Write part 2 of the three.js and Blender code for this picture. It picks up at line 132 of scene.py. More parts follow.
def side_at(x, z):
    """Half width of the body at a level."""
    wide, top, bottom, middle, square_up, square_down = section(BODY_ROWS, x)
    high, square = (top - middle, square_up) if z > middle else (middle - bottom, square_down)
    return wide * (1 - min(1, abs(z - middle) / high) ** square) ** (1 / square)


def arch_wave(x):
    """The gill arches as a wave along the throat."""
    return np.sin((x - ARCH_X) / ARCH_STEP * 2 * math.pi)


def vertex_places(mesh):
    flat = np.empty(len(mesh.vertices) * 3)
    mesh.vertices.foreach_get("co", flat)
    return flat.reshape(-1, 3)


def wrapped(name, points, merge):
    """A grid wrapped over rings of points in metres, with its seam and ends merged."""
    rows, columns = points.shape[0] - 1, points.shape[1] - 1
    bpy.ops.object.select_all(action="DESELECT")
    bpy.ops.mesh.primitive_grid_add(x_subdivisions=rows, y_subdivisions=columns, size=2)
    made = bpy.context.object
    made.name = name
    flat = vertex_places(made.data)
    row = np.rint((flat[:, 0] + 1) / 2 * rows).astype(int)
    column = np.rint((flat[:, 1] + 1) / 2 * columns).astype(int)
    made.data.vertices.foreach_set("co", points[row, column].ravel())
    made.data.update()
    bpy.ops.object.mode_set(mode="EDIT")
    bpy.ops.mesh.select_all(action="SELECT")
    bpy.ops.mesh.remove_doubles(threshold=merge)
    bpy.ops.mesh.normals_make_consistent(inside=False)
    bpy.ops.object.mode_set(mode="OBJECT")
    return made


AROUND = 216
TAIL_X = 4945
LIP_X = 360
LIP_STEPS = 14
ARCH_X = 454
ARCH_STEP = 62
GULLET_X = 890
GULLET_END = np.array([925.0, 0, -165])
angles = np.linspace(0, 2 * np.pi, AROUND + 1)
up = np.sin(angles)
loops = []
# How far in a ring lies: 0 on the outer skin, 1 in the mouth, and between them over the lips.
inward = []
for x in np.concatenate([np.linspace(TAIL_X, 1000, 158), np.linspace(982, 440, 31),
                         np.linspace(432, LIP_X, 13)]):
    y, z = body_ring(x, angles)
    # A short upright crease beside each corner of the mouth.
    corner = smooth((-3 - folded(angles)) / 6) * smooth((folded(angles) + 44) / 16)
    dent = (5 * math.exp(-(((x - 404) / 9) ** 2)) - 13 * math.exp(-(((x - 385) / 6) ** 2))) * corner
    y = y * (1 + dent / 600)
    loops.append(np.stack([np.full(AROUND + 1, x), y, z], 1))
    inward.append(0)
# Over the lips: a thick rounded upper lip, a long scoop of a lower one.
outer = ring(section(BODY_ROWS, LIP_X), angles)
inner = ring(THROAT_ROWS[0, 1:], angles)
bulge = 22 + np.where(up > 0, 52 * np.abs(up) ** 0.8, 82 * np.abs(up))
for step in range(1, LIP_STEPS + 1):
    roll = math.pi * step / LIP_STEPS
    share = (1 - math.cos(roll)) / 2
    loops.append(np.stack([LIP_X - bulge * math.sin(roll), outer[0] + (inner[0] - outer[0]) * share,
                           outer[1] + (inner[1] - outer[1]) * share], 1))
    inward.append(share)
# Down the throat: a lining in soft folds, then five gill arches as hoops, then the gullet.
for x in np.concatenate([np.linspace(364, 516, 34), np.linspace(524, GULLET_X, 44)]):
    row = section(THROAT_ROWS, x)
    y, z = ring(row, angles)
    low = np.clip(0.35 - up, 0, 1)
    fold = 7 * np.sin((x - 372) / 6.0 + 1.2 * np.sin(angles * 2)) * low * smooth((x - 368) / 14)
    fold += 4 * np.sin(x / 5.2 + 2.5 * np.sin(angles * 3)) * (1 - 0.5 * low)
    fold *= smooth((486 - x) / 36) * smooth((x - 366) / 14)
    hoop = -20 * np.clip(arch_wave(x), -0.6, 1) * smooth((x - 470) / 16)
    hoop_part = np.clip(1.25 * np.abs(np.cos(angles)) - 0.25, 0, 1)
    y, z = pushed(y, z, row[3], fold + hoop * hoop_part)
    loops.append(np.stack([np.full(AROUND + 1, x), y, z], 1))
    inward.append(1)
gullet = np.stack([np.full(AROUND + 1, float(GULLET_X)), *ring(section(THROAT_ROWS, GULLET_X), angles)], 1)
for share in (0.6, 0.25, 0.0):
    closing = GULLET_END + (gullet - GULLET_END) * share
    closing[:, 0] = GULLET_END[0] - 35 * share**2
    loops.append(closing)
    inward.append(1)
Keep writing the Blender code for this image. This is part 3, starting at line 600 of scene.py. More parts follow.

------------------------------

__To be done__. Reproduce the records above exactly, from the first line through the line containing "return flat.reshape(-1, 3)", and output nothing else.

__Full response__.
Write part 2 of the three.js and Blender code for this picture. It picks up at line 132 of scene.py. More parts follow.
def side_at(x, z):
    """Half width of the body at a level."""
    wide, top, bottom, middle, square_up, square_down = section(BODY_ROWS, x)
    high, square = (top - middle, square_up) if z > middle else (middle - bottom, square_down)
    return wide * (1 - min(1, abs(z - middle) / high) ** square) ** (1 / square)


def arch_wave(x):
    """The gill arches as a wave along the throat."""
    return np.sin((x - ARCH_X) / ARCH_STEP * 2 * math.pi)


def vertex_places(mesh):
    flat = np.empty(len(mesh.vertices) * 3)
    mesh.vertices.foreach_get("co", flat)
    return flat.reshape(-1, 3)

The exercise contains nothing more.